* [Prompt] Write the data out again, exactly as given.

━━ Provided material ━━

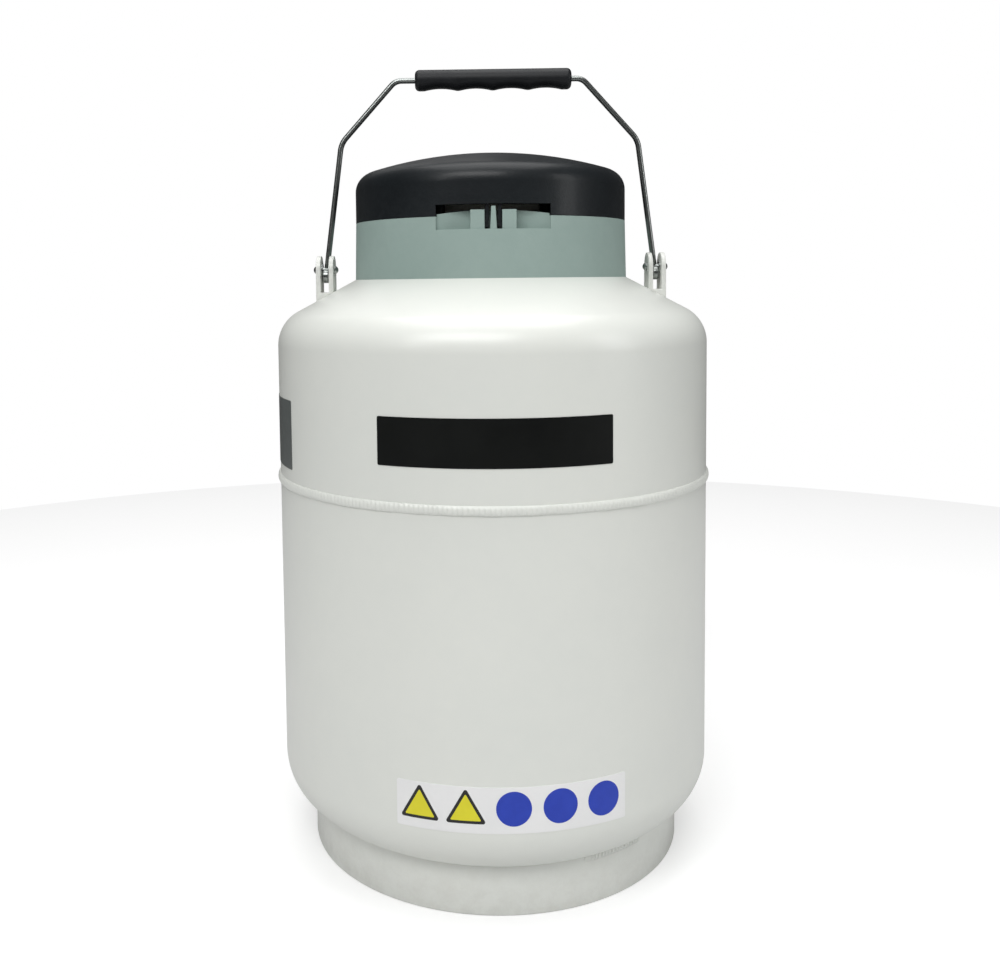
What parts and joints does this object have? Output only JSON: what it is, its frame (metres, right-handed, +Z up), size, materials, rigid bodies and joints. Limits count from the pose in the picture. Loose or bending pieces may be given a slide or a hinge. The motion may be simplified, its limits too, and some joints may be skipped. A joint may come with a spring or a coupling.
{
  "type": "liquid nitrogen dewar",
  "caption": "Small free-standing liquid nitrogen dewar: white aluminium vessel on a foot ring, grey neck collar, black lift-off lid with neck plug, wire bail with hand grip.",
  "frame": {"origin": "on the floor, under the middle of the foot ring", "axes": "+Z up along the vessel's axis, front with the lock window towards -Y, bail pivots along X"},
  "size_m": [0.2894, 0.2894, 0.514],
  "materials": {
    "shell_paint": "gloss",
    "bare_aluminium": "satin",
    "inner_aluminium": "satin",
    "neck_composite": "satin",
    "foil_wrap": "satin",
    "getter_cloth": "matte",
    "stainless": "satin",
    "bright_steel": "polished",
    "collar_grey": "satin",
    "lid_black": "satin",
    "grip_black": "satin",
    "plug_foam": "matte",
    "white_plastic": "satin",
    "seal_rubber": "matte",
    "bracket_paint": "gloss",
    "label_black": "gloss",
    "label_grey": "satin",
    "label_white": "gloss"
  },
  "bodies": {
    "vessel": {"bracket_left": "bracket_paint", "bracket_right": "bracket_paint", "canister_1": "stainless", "canister_2": "stainless", "canister_3": "stainless", "canister_4": "stainless", "canister_5": "stainless", "canister_6": "stainless", "canister_hook_1": "stainless", "canister_hook_2": "stainless", "canister_hook_3": "stainless", "canister_hook_4": "stainless", "canister_hook_5": "stainless", "canister_hook_6": "stainless", "canister_rack": "bare_aluminium", "collar": "collar_grey", "collar_screws": "stainless", "collar_studs": "bare_aluminium", "foot_ring": "shell_paint", "foot_stitch_welds": "shell_paint", "front_label": "label_black", "getter_packet": "getter_cloth", "girth_weld_bead": "shell_paint", "index_ring": "white_plastic", "inner_vessel_lower": "inner_aluminium", "inner_vessel_upper": "inner_aluminium", "inner_weld_bead": "inner_aluminium", "insulation_wrap": "foil_wrap", "neck_bottom_cuff": "bare_aluminium", "neck_top_ring": "bare_aluminium", "neck_tube": "neck_composite", "outer_shell_lower": "shell_paint", "outer_shell_upper": "shell_paint", "pivot_rivet_left": "bright_steel", "pivot_rivet_right": "bright_steel", "pivot_washers_left": "white_plastic", "pivot_washers_right": "white_plastic", "safety_label": "label_white", "side_label": "label_grey", "vacuum_plug_seal": "seal_rubber", "vacuum_port_cap": "lid_black", "vacuum_port_tube": "bare_aluminium", "vacuum_seal_plug": "bare_aluminium", "weld_backing_ring": "bare_aluminium"},
    "lid": {"lid_shell": "lid_black", "lid_base_plate": "white_plastic", "lid_plate_screws": "stainless", "lid_filler": "plug_foam", "lid_seal": "seal_rubber", "neck_plug": "plug_foam", "plug_rod": "stainless", "plug_washer": "stainless", "plug_nut": "stainless"},
    "bail": {"bail_wire": "stainless", "grip": "grip_black"}
  },
  "joints": [
    {"name": "lid_lift", "type": "slide", "parent": "vessel", "child": "lid", "axis": [0, 0, 1], "range_m": [0, 0.032]},
    {"name": "bail_swing", "type": "hinge", "parent": "vessel", "child": "bail", "pos_m": [0, 0, 0.3812], "axis": [1, 0, 0], "range_deg": [-96, 96]}
  ]
}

━━━

* [Task response]
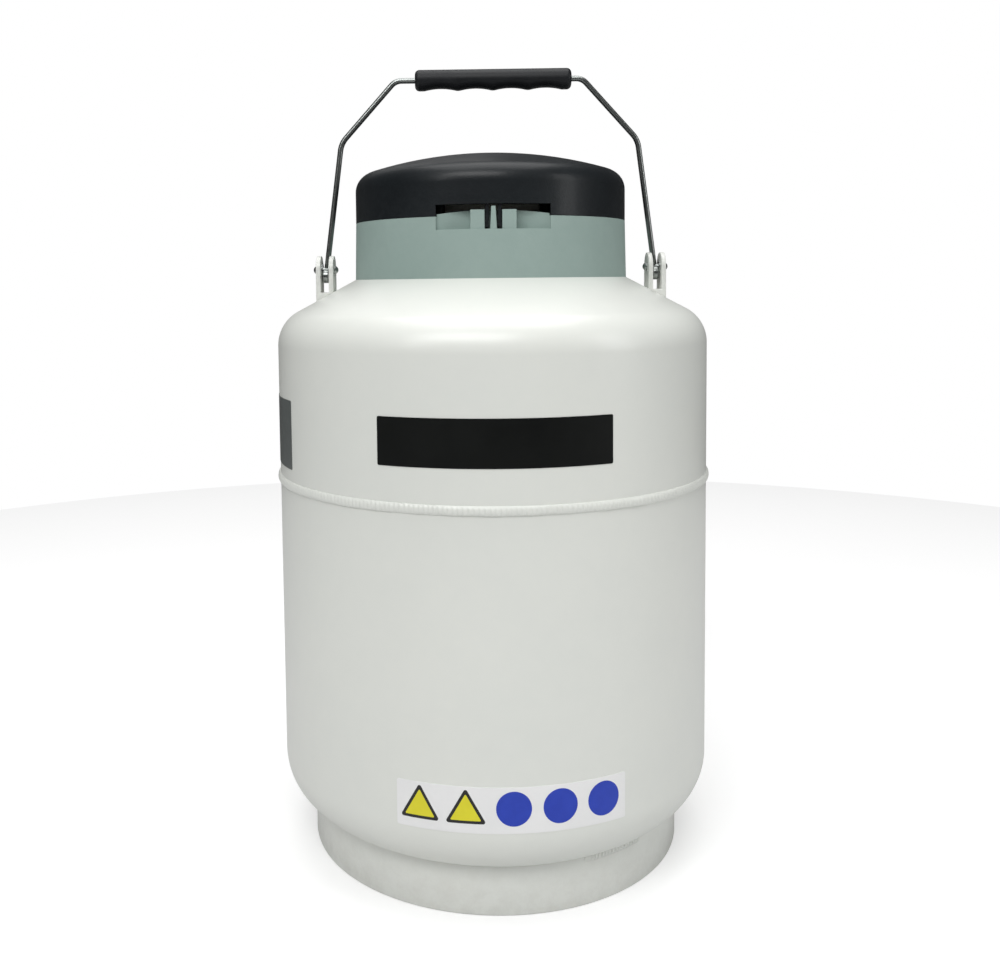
What parts and joints does this object have? Output only JSON: what it is, its frame (metres, right-handed, +Z up), size, materials, rigid bodies and joints. Limits count from the pose in the picture. Loose or bending pieces may be given a slide or a hinge. The motion may be simplified, its limits too, and some joints may be skipped. A joint may come with a spring or a coupling.
{
  "type": "liquid nitrogen dewar",
  "caption": "Small free-standing liquid nitrogen dewar: white aluminium vessel on a foot ring, grey neck collar, black lift-off lid with neck plug, wire bail with hand grip.",
  "frame": {"origin": "on the floor, under the middle of the foot ring", "axes": "+Z up along the vessel's axis, front with the lock window towards -Y, bail pivots along X"},
  "size_m": [0.2894, 0.2894, 0.514],
  "materials": {
    "shell_paint": "gloss",
    "bare_aluminium": "satin",
    "inner_aluminium": "satin",
    "neck_composite": "satin",
    "foil_wrap": "satin",
    "getter_cloth": "matte",
    "stainless": "satin",
    "bright_steel": "polished",
    "collar_grey": "satin",
    "lid_black": "satin",
    "grip_black": "satin",
    "plug_foam": "matte",
    "white_plastic": "satin",
    "seal_rubber": "matte",
    "bracket_paint": "gloss",
    "label_black": "gloss",
    "label_grey": "satin",
    "label_white": "gloss"
  },
  "bodies": {
    "vessel": {"bracket_left": "bracket_paint", "bracket_right": "bracket_paint", "canister_1": "stainless", "canister_2": "stainless", "canister_3": "stainless", "canister_4": "stainless", "canister_5": "stainless", "canister_6": "stainless", "canister_hook_1": "stainless", "canister_hook_2": "stainless", "canister_hook_3": "stainless", "canister_hook_4": "stainless", "canister_hook_5": "stainless", "canister_hook_6": "stainless", "canister_rack": "bare_aluminium", "collar": "collar_grey", "collar_screws": "stainless", "collar_studs": "bare_aluminium", "foot_ring": "shell_paint", "foot_stitch_welds": "shell_paint", "front_label": "label_black", "getter_packet": "getter_cloth", "girth_weld_bead": "shell_paint", "index_ring": "white_plastic", "inner_vessel_lower": "inner_aluminium", "inner_vessel_upper": "inner_aluminium", "inner_weld_bead": "inner_aluminium", "insulation_wrap": "foil_wrap", "neck_bottom_cuff": "bare_aluminium", "neck_top_ring": "bare_aluminium", "neck_tube": "neck_composite", "outer_shell_lower": "shell_paint", "outer_shell_upper": "shell_paint", "pivot_rivet_left": "bright_steel", "pivot_rivet_right": "bright_steel", "pivot_washers_left": "white_plastic", "pivot_washers_right": "white_plastic", "safety_label": "label_white", "side_label": "label_grey", "vacuum_plug_seal": "seal_rubber", "vacuum_port_cap": "lid_black", "vacuum_port_tube": "bare_aluminium", "vacuum_seal_plug": "bare_aluminium", "weld_backing_ring": "bare_aluminium"},
    "lid": {"lid_shell": "lid_black", "lid_base_plate": "white_plastic", "lid_plate_screws": "stainless", "lid_filler": "plug_foam", "lid_seal": "seal_rubber", "neck_plug": "plug_foam", "plug_rod": "stainless", "plug_washer": "stainless", "plug_nut": "stainless"},
    "bail": {"bail_wire": "stainless", "grip": "grip_black"}
  },
  "joints": [
    {"name": "lid_lift", "type": "slide", "parent": "vessel", "child": "lid", "axis": [0, 0, 1], "range_m": [0, 0.032]},
    {"name": "bail_swing", "type": "hinge", "parent": "vessel", "child": "bail", "pos_m": [0, 0, 0.3812], "axis": [1, 0, 0], "range_deg": [-96, 96]}
  ]
}